— Aim of the exercise —
Write out the complete material exactly as it stands.

— Information shown —

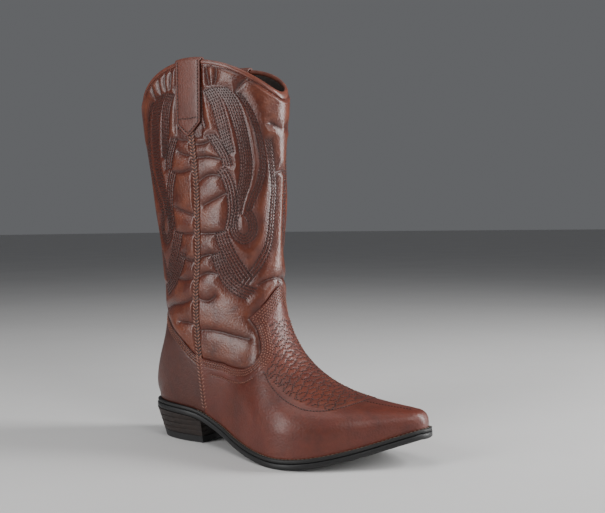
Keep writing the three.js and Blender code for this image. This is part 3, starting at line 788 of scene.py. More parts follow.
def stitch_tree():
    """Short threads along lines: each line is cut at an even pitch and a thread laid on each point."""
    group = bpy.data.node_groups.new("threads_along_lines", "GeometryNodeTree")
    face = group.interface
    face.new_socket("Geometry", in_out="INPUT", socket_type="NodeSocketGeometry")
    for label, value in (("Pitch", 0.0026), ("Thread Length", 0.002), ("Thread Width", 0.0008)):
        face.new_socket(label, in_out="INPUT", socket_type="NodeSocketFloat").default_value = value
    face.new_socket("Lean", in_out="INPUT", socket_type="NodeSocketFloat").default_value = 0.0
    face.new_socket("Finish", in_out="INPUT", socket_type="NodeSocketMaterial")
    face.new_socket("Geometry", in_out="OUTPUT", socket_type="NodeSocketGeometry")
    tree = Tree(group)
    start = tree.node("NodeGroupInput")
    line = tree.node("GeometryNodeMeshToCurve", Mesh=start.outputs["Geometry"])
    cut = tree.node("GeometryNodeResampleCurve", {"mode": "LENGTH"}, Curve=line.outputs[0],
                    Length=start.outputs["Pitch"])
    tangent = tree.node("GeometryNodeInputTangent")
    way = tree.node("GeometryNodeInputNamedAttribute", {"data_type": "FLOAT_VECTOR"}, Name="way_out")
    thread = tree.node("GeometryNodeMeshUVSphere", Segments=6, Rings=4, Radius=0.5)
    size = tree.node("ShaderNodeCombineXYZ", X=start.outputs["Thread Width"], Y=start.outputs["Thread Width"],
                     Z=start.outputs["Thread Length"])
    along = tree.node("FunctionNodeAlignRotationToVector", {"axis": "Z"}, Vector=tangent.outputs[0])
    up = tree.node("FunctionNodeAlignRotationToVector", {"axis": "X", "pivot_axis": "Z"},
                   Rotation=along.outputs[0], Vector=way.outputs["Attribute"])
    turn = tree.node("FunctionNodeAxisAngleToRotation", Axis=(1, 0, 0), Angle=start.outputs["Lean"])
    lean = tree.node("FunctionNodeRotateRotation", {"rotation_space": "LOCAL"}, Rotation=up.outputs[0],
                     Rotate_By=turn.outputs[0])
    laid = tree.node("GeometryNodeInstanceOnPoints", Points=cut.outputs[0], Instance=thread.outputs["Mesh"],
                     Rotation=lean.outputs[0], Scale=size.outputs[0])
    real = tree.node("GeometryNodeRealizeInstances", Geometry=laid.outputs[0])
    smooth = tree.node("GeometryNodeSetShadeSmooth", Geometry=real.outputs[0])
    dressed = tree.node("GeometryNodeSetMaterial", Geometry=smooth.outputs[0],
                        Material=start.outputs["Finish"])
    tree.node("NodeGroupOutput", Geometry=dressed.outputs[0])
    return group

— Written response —
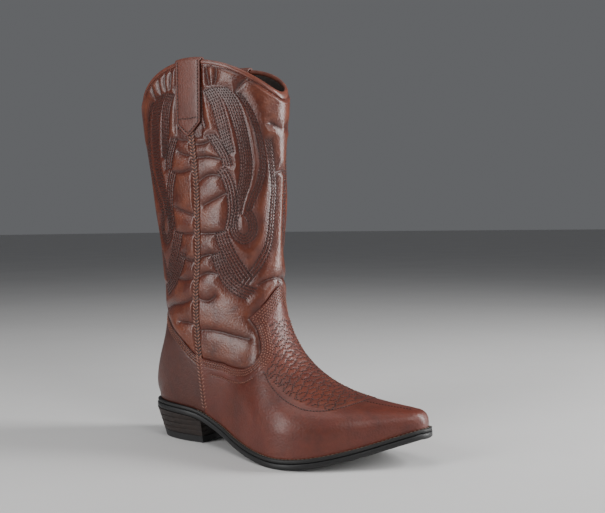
Keep writing the three.js and Blender code for this image. This is part 3, starting at line 788 of scene.py. More parts follow.
def stitch_tree():
    """Short threads along lines: each line is cut at an even pitch and a thread laid on each point."""
    group = bpy.data.node_groups.new("threads_along_lines", "GeometryNodeTree")
    face = group.interface
    face.new_socket("Geometry", in_out="INPUT", socket_type="NodeSocketGeometry")
    for label, value in (("Pitch", 0.0026), ("Thread Length", 0.002), ("Thread Width", 0.0008)):
        face.new_socket(label, in_out="INPUT", socket_type="NodeSocketFloat").default_value = value
    face.new_socket("Lean", in_out="INPUT", socket_type="NodeSocketFloat").default_value = 0.0
    face.new_socket("Finish", in_out="INPUT", socket_type="NodeSocketMaterial")
    face.new_socket("Geometry", in_out="OUTPUT", socket_type="NodeSocketGeometry")
    tree = Tree(group)
    start = tree.node("NodeGroupInput")
    line = tree.node("GeometryNodeMeshToCurve", Mesh=start.outputs["Geometry"])
    cut = tree.node("GeometryNodeResampleCurve", {"mode": "LENGTH"}, Curve=line.outputs[0],
                    Length=start.outputs["Pitch"])
    tangent = tree.node("GeometryNodeInputTangent")
    way = tree.node("GeometryNodeInputNamedAttribute", {"data_type": "FLOAT_VECTOR"}, Name="way_out")
    thread = tree.node("GeometryNodeMeshUVSphere", Segments=6, Rings=4, Radius=0.5)
    size = tree.node("ShaderNodeCombineXYZ", X=start.outputs["Thread Width"], Y=start.outputs["Thread Width"],
                     Z=start.outputs["Thread Length"])
    along = tree.node("FunctionNodeAlignRotationToVector", {"axis": "Z"}, Vector=tangent.outputs[0])
    up = tree.node("FunctionNodeAlignRotationToVector", {"axis": "X", "pivot_axis": "Z"},
                   Rotation=along.outputs[0], Vector=way.outputs["Attribute"])
    turn = tree.node("FunctionNodeAxisAngleToRotation", Axis=(1, 0, 0), Angle=start.outputs["Lean"])
    lean = tree.node("FunctionNodeRotateRotation", {"rotation_space": "LOCAL"}, Rotation=up.outputs[0],
                     Rotate_By=turn.outputs[0])
    laid = tree.node("GeometryNodeInstanceOnPoints", Points=cut.outputs[0], Instance=thread.outputs["Mesh"],
                     Rotation=lean.outputs[0], Scale=size.outputs[0])
    real = tree.node("GeometryNodeRealizeInstances", Geometry=laid.outputs[0])
    smooth = tree.node("GeometryNodeSetShadeSmooth", Geometry=real.outputs[0])
    dressed = tree.node("GeometryNodeSetMaterial", Geometry=smooth.outputs[0],
                        Material=start.outputs["Finish"])
    tree.node("NodeGroupOutput", Geometry=dressed.outputs[0])
    return group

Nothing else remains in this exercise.